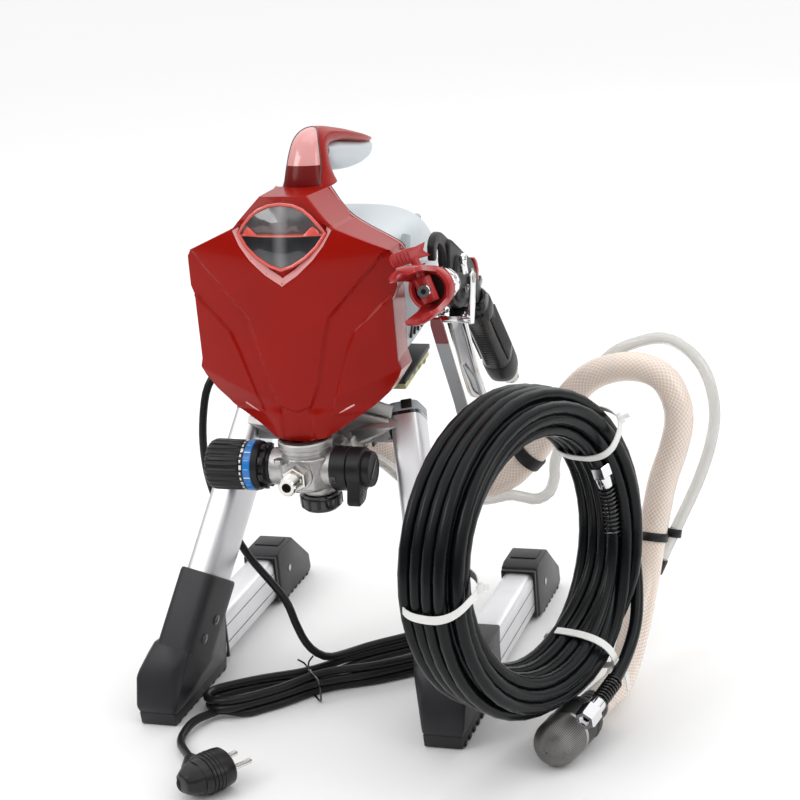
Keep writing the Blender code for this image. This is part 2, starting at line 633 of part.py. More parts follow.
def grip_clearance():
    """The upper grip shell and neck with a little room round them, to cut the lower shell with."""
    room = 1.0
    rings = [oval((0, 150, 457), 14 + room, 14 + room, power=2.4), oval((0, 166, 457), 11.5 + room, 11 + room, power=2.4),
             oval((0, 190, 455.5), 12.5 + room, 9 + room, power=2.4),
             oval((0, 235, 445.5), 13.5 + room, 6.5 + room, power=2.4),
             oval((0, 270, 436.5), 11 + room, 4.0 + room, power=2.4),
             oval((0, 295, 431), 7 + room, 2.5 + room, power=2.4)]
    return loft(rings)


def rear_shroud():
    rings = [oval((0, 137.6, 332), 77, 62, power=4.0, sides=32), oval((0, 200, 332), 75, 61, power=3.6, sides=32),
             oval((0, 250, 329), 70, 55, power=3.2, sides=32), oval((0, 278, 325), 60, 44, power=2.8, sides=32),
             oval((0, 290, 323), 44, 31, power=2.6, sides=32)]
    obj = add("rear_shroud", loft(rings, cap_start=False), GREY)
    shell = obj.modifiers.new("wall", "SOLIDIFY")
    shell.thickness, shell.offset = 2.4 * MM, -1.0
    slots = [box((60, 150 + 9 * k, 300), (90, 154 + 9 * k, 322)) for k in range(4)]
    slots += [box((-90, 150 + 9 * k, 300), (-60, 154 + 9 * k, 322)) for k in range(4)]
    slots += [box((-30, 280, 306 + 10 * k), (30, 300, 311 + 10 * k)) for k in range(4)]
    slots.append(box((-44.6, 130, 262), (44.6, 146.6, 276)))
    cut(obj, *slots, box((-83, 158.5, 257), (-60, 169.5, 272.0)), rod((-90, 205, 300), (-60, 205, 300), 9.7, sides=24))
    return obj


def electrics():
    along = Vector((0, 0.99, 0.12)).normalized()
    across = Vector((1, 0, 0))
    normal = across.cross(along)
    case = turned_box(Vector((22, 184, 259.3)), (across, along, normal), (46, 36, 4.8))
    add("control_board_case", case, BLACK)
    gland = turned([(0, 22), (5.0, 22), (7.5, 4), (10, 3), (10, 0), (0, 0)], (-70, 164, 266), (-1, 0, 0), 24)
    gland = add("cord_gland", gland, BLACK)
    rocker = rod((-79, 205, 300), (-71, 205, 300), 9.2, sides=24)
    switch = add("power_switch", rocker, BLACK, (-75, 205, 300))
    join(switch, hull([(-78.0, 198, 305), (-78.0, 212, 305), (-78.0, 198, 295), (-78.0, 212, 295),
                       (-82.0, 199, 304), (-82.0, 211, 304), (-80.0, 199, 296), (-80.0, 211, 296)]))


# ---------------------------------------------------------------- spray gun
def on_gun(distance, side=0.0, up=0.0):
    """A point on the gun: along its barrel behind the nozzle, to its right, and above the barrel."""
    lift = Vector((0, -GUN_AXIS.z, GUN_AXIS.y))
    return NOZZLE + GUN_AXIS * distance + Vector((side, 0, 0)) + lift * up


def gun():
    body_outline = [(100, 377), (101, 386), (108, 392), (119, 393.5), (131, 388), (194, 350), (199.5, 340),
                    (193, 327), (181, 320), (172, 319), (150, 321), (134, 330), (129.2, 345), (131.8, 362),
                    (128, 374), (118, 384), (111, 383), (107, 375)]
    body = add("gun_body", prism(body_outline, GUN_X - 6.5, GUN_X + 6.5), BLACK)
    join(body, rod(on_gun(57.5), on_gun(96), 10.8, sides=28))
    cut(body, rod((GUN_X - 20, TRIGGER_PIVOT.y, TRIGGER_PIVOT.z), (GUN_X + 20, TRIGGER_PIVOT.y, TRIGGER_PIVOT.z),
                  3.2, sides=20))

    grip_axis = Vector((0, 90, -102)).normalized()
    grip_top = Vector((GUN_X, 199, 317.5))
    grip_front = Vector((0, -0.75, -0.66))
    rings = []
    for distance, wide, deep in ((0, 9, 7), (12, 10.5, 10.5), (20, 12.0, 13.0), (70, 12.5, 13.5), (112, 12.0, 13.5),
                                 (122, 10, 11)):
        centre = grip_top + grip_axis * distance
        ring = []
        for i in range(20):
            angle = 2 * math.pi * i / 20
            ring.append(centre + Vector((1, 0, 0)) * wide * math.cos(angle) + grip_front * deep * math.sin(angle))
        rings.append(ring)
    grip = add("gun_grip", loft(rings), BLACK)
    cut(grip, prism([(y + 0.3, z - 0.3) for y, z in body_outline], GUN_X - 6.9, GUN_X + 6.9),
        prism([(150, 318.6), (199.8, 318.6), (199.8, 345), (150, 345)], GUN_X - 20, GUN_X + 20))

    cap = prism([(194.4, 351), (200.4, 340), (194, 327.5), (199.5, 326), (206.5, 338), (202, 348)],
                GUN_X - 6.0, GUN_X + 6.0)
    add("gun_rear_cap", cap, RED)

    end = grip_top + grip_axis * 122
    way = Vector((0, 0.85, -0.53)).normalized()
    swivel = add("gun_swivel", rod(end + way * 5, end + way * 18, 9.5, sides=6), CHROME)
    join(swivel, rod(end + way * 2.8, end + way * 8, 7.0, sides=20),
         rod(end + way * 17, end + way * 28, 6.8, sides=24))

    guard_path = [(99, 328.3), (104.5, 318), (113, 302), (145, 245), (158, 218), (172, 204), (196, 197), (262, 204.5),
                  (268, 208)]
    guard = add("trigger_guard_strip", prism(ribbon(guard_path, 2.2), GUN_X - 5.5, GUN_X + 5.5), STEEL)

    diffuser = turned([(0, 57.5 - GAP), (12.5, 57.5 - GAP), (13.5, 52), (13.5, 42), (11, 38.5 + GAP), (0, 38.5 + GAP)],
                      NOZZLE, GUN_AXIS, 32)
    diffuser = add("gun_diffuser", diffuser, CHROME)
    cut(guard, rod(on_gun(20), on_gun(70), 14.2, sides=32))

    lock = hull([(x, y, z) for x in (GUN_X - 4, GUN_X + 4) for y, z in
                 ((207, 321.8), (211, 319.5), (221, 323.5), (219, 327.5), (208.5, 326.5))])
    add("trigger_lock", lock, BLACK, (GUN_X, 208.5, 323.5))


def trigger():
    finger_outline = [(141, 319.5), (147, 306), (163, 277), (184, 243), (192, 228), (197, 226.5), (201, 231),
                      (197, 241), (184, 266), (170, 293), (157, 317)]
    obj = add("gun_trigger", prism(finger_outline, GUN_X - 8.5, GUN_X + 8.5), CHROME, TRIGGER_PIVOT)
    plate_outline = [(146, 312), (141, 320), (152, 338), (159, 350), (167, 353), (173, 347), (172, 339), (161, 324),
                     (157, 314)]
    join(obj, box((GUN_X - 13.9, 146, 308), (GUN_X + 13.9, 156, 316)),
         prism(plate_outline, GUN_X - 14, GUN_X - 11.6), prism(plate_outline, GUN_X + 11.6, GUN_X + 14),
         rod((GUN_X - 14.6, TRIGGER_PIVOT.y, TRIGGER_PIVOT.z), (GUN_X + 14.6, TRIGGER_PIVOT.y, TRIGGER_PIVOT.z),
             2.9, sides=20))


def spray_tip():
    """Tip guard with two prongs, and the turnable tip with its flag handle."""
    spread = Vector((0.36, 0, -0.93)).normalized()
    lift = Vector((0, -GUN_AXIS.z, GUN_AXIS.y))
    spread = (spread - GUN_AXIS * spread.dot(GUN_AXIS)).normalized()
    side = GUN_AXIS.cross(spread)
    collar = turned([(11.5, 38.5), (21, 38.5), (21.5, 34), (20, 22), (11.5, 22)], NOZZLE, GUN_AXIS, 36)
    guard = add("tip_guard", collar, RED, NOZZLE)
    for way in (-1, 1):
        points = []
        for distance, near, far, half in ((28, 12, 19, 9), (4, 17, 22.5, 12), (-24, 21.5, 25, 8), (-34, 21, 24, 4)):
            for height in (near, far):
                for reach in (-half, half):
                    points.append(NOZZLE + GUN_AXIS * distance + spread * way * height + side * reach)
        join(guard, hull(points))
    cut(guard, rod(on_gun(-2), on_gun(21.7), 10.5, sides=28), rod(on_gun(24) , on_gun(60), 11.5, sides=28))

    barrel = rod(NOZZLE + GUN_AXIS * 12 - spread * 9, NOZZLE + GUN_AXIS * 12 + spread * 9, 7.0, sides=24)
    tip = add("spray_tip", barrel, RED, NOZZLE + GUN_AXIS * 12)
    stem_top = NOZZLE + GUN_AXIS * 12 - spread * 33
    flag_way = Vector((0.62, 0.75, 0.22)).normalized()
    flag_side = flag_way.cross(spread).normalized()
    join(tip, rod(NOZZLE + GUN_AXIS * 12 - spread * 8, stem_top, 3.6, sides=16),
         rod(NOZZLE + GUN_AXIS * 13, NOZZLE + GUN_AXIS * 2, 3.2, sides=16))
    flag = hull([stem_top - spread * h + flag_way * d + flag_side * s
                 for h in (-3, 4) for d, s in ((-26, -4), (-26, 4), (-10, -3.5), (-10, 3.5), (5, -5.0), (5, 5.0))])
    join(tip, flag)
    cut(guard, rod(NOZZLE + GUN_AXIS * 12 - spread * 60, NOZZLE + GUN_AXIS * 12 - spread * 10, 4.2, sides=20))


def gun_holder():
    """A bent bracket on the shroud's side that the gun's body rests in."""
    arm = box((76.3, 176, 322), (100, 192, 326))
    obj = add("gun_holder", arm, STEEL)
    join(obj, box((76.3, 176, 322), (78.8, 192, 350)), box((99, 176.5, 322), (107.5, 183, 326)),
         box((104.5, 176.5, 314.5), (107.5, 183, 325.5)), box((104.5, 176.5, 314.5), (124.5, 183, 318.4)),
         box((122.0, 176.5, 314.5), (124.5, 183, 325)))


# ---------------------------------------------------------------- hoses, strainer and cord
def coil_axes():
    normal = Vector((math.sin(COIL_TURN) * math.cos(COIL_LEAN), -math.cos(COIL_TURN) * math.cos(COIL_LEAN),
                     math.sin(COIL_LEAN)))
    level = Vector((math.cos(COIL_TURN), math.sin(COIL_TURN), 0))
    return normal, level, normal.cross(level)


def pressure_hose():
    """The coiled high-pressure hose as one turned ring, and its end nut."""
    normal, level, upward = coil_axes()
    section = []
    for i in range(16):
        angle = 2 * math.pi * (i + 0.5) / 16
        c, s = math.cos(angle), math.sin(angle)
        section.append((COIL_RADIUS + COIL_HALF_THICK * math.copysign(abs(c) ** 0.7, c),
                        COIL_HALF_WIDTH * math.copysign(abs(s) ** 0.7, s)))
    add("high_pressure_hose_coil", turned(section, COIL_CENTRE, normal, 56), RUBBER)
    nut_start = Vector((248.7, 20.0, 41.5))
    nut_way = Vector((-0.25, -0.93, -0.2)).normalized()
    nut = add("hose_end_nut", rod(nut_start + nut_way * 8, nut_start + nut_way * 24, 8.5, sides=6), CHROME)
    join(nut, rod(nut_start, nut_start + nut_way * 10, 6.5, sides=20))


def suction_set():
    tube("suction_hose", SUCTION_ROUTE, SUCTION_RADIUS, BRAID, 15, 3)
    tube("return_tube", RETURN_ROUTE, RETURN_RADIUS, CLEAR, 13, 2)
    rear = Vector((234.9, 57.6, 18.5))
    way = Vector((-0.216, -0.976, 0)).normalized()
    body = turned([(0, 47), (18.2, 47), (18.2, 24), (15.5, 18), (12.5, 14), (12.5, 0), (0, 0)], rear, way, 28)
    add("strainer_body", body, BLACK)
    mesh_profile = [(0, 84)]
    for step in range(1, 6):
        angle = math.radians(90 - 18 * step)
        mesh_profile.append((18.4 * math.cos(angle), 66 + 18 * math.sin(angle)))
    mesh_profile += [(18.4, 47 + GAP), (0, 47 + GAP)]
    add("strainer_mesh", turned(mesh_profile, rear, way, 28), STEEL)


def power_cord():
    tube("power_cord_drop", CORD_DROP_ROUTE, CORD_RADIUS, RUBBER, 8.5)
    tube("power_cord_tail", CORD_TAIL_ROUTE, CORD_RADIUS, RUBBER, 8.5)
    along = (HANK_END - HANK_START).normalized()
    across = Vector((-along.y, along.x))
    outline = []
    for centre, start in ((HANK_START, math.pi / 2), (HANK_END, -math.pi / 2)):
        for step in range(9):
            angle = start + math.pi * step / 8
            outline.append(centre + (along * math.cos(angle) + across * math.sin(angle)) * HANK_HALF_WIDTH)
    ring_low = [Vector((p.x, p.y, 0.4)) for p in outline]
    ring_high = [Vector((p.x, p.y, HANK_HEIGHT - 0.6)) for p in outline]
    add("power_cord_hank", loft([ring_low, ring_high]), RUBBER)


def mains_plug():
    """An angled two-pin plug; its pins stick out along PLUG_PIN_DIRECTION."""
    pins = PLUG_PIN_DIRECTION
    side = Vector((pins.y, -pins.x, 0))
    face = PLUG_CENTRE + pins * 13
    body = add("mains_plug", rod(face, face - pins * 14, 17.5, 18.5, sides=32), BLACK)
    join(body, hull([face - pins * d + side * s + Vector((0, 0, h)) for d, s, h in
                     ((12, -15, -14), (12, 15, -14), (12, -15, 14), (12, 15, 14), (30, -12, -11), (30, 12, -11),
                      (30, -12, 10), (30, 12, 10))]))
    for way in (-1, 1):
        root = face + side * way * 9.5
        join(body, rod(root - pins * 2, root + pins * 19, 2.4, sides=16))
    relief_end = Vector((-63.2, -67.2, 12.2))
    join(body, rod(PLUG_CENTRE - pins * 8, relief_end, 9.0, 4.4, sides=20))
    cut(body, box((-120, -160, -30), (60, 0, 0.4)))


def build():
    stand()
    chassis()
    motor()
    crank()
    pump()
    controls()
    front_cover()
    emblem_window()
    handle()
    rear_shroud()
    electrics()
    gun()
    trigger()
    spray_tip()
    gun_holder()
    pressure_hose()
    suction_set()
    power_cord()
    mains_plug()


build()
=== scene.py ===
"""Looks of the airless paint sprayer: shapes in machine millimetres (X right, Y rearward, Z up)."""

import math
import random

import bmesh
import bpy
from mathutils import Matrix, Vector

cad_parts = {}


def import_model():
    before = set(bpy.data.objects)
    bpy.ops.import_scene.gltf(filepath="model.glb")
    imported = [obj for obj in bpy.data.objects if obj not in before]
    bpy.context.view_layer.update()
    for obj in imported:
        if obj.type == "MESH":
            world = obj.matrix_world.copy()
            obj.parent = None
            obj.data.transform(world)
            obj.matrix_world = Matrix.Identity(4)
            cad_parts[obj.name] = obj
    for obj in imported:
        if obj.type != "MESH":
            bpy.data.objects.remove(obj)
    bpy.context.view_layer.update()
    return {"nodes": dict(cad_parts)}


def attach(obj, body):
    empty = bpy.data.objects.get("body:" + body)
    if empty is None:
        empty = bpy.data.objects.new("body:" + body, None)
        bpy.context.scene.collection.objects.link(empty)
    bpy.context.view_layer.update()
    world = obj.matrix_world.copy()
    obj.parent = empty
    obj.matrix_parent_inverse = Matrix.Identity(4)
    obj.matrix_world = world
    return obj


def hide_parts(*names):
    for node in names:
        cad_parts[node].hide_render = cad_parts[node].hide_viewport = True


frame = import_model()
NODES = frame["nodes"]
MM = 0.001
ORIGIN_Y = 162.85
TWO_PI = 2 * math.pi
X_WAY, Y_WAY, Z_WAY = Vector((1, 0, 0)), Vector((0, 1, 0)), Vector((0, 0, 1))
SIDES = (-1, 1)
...
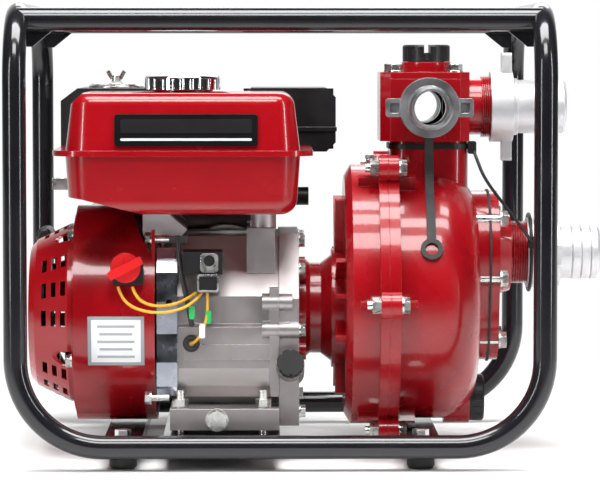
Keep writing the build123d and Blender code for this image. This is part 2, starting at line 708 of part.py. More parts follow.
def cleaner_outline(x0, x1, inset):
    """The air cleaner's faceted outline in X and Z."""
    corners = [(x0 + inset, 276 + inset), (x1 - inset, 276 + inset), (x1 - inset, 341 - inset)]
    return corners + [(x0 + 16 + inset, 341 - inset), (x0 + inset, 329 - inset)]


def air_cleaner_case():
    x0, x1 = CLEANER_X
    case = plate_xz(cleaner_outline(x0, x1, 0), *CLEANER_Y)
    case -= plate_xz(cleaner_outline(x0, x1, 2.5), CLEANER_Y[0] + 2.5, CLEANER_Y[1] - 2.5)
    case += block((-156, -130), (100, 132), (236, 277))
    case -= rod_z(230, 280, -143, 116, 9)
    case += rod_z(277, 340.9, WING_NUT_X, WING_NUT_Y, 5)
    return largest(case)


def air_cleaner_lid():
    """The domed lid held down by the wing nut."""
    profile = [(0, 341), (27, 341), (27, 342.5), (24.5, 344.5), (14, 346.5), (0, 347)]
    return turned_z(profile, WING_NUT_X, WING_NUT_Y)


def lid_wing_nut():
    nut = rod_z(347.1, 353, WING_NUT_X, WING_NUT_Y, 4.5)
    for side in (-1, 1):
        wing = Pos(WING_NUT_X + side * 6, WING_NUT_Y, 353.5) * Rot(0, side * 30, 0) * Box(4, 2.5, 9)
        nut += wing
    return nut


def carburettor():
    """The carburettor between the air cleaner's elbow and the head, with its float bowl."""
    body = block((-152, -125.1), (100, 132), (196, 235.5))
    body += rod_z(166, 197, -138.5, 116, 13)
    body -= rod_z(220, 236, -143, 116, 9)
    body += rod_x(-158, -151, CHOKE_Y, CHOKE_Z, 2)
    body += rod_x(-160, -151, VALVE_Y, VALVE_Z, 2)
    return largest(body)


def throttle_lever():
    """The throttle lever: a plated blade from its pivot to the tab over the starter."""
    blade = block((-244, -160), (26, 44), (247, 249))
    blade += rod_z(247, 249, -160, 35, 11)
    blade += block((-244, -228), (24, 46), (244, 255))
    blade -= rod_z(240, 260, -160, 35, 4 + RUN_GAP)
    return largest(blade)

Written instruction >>
Take each line of the material that contains the word "writing" and list it.

Exercise solution >>
Keep writing the Blender code for this image. This is part 2, starting at line 633 of part.py. More parts follow.
Keep writing the build123d and Blender code for this image. This is part 2, starting at line 708 of part.py. More parts follow.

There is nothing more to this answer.